The authors have also called the Indian constitution as the “Law of the Lawlessness.”
One of authors has served in security apparatus of India and was deputed as operational commanders on internal security duty to Punjab, where the Khalistan movement had spread its tentacles and engulfed the whole region.
He articulates the case study where he had his fingers on the pulse with pure rationale and hard hitting facts. The situation in Punjab was exaggerated to satisfy the whims and desires of the ruling elite.
The author writes that the drama was enacted with the state machinery empowered with colonial laws that gave forces the absolute impunity. Hence an era where people could be held without trial, access to lawyers, enforced disappearance, fake encounters, laws like Armed Forces (Special Powers) Acts (AFSPA), Prevention of Terrorism Act (POTA), and Terrorist and Disruptive Activities (Prevention) Act (TADA) ushered in galore.
A glaring conspicuous and telling insight is provided when the book discusses how appointments to the offices of highest prominence are carried out. The appointments of President, Governors of the states, and other top ranking officials within the security apparatus are merely tools of the central government to rob people of civil sovereignty dodgy ordinances are passed left, right and centre to execute the gory will of the state against the citizenry.
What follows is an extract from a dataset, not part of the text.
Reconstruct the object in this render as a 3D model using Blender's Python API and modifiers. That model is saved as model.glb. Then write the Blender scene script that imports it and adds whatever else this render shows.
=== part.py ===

In conclusion, it would be apt to say that the independence of India has not yet see its dawn, the same draconian colonial abyss prevails; the political movements of the past that claimed to have worked for the people of India have in reality never reflected the true aspirations of people.
In retrospect, it has become all the more imperative that we hold these corridors of power accountable to their vicious agendas against the very people they claim to represent.
The concept of modern day nationalism has come to blind and divide rather than to enlighten and unite. It is this modern day Frankenstein what Oscar Wilde referred to as “vicious”.
The state does what it has to that is to safeguard the territorial integrity and it does so in the garb of democracy.